A = P(1 + r/n)^(nt) where A = final amount, P = principal, r = annual rate, n = compounds per year, t = years. Effective annual rate = (1 + r/n)^n - 1.

About This Calculator

What It Does

Calculate how your money grows with compound interest. Enter the starting amount, annual interest rate, time horizon, and compounding frequency. See the final balance, total interest earned, and effective annual rate (EAR). This is not a forecast — it shows the mathematical result at a fixed rate.

Worked Example

Investing $10,000 at 5% annual interest for 10 years, compounded monthly: final balance = $16,470.09. Total interest earned = $6,470.09. Effective annual rate = 5.12% (slightly above the nominal 5% due to monthly compounding). Compounding annually instead: $16,288.95 — the extra $181 from monthly compounding shows the power of frequency.

Real-World Usage

Retirement planning: estimate how a 401(k) or IRA grows over decades. Education savings: project a 529 plan balance. Compare savings accounts: daily vs monthly compounding matters. Early investors benefit most — $10,000 invested at 25 grows to over $100,000 by 65 at 6% monthly compounding. The calculator shows the time value of money and why starting early beats investing more later.

Local Context

Australia's Superannuation system requires employers to contribute 11% of salary. You can add voluntary contributions up to $27,500 total per year concessional cap. First home savers accounts and managed funds are common. The ASX 200 and international shares are typical investment options.
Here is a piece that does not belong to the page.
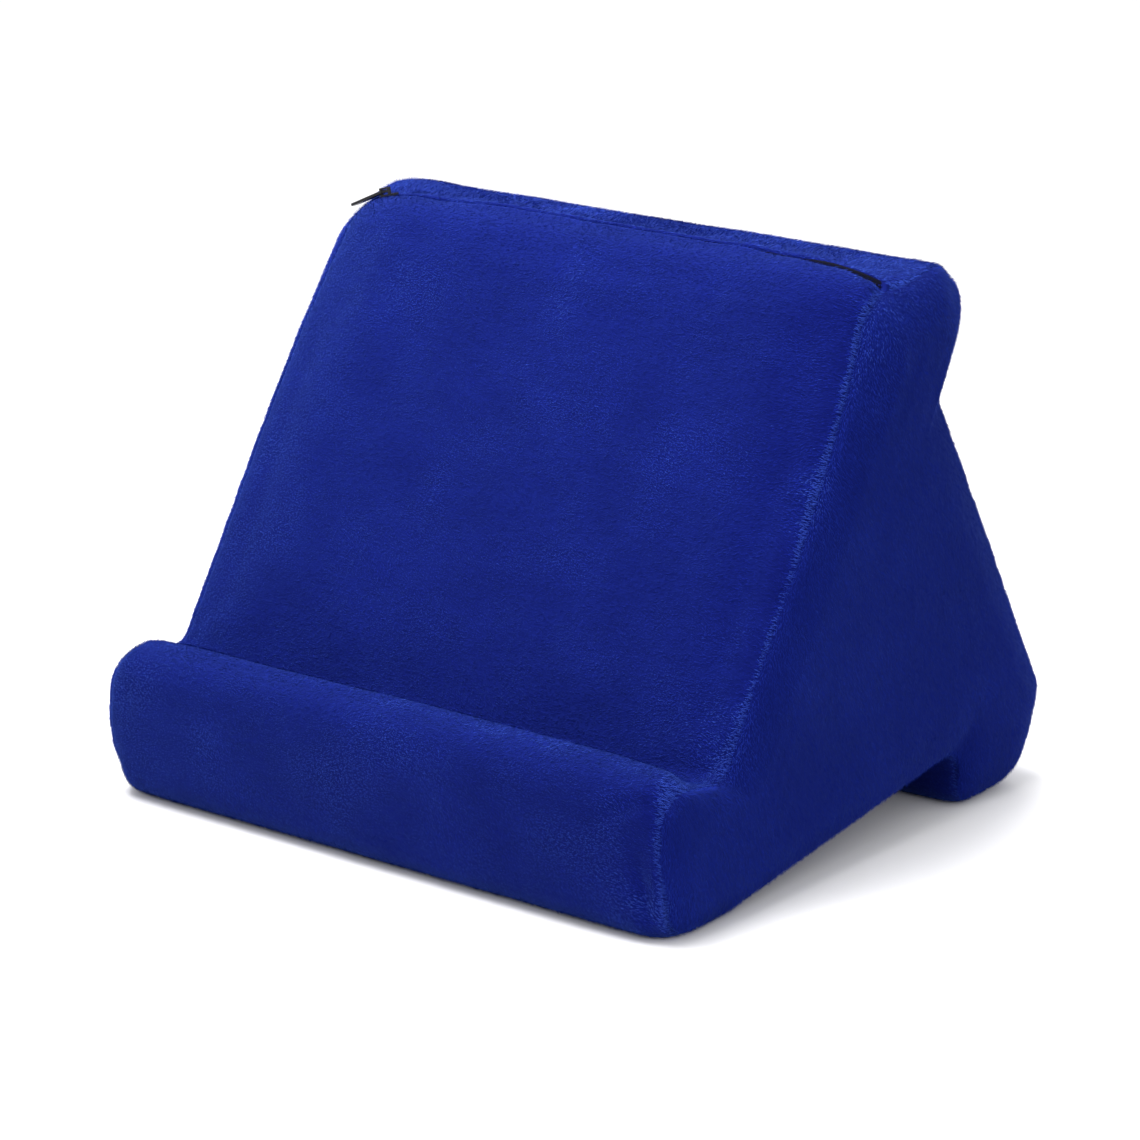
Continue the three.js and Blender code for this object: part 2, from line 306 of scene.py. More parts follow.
def strip(stations, across):
    """The strip: from the seam's outline to the foam's outline along x, with a broad and
    a tight roll, and sunk at the end seams and at the zip."""
    side, inside = np.sign(across), SEAM - np.abs(across)
    broad = ease(inside, BROAD_REACH)
    tight = ease(np.maximum(inside - TURNED, 0), TIGHT_REACH)
    full = (broad + (tight - broad) * TIGHT[stations])[..., None]
    yz = END[stations, None] + (MIDDLE - END)[stations, None] * full
    edge = fold(inside, SEAM_REACH)
    x = across - side * (DRAWN[stations] * (1 - broad) + SEAM_SINK * edge)
    bottom = np.maximum(from_zip(stations)[:, None] - zip_gap(across), 0)
    sink = SEAM_SINK * edge + ZIP_SINK * fold(bottom, ZIP_REACH) * ease(inside, ZIP_STOPS)
    sink = sink - fuller(side, stations, inside)
    return place(x, yz - OUT[stations, None] * sink[..., None])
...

Earnings within super are taxed at just 15%.

Last reviewed: May 2026.

This is a mathematical projection only. Actual investment returns vary and are never guaranteed. Past performance does not predict future results.

Frequently Asked Questions

What is compound interest?

Compound interest means you earn interest on both your original principal AND the interest you've already earned. Over time, this creates exponential growth — your money grows faster than simple interest.
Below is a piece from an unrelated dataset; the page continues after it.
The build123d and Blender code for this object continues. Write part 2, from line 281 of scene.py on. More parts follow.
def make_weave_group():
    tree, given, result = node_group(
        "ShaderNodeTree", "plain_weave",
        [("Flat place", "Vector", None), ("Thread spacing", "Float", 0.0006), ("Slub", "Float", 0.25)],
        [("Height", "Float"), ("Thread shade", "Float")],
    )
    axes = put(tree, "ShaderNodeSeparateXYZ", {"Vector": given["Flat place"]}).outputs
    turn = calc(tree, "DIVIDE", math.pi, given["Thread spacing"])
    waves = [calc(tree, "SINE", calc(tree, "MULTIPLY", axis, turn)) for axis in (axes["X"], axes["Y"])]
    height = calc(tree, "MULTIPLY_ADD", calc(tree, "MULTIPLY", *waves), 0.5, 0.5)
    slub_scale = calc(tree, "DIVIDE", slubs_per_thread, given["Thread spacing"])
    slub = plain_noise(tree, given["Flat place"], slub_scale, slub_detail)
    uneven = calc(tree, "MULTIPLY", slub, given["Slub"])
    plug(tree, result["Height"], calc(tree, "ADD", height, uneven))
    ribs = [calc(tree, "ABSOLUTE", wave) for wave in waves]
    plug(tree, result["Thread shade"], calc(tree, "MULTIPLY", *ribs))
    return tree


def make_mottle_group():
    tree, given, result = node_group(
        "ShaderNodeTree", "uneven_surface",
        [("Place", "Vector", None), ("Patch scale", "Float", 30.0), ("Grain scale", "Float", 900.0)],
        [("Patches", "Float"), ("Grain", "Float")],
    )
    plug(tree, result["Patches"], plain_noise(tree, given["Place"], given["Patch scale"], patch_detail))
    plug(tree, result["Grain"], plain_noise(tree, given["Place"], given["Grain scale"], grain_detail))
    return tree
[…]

How does compounding frequency affect growth?

More frequent compounding yields higher returns. Daily compounding earns slightly more than monthly, which earns more than annual. The difference grows larger with higher rates and longer time periods.

What's a good rate of return to expect?

Historical stock market returns average 7-10% annually (before inflation). High-yield savings accounts offer 3-5%. Bonds typically yield 2-5%. Your actual returns depend on your investment choices and market conditions.